Durant le débat, la magistrate Delphine Despit s’est indignée de la lenteur des procédures et du manque cruel de personnel notamment des juges et magistrats instructeurs. Les acteurs de la justice revendiquent le fait de pouvoir travailler dignement.
Le Ministre de la justice tente de calmer le jeu en annonçant l’ouverture « très prochaine » d’un nouveau tribunal pour 2028.
Le garde des Sceaux évoque également la simplification des procédures pour le divorce ou les pensions alimentaires gérés désormais pas la caisse allocation familiale.
À l’évocation du terme « clochardisation » du tribunal de Perpignan, Éric Dupond-Moretti témoigne de son agacement et concentre sa réponse sur la « réalité des chiffres » et les moyens avancés. L’ex-avocat tient notamment la comparaison avec les anciennes mandatures. 38% de réduction du stock sur Perpignan et des procédures accélérées, l’augmentation du budget en réponse à la précarité évoquée (deux fois 8%), 698 magistrats embauchés ainsi que 2000 juristes assistants.

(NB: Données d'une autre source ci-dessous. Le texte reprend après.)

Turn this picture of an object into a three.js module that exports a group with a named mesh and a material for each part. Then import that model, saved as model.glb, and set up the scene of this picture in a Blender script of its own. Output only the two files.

La protection des surveillants pénitentiaires et la surpopulation carcérale ont été évoquées à plusieurs reprises.
Éric Dupond-Moretti évoque une convention signée avec les syndicats pénitentiaires. Le Garde des sceaux veut faire des surveillants les acteurs principaux quant aux décisions de l’évolution du parcours carcéral du détenu.
Le Ministre de la justice a annoncé le projet de construction d’une nouvelle prison prévue pour 2026 avec pour objectif 515 places supplémentaires dans les Pyrénées-Orientales, et autant d’emplois directs et indirects.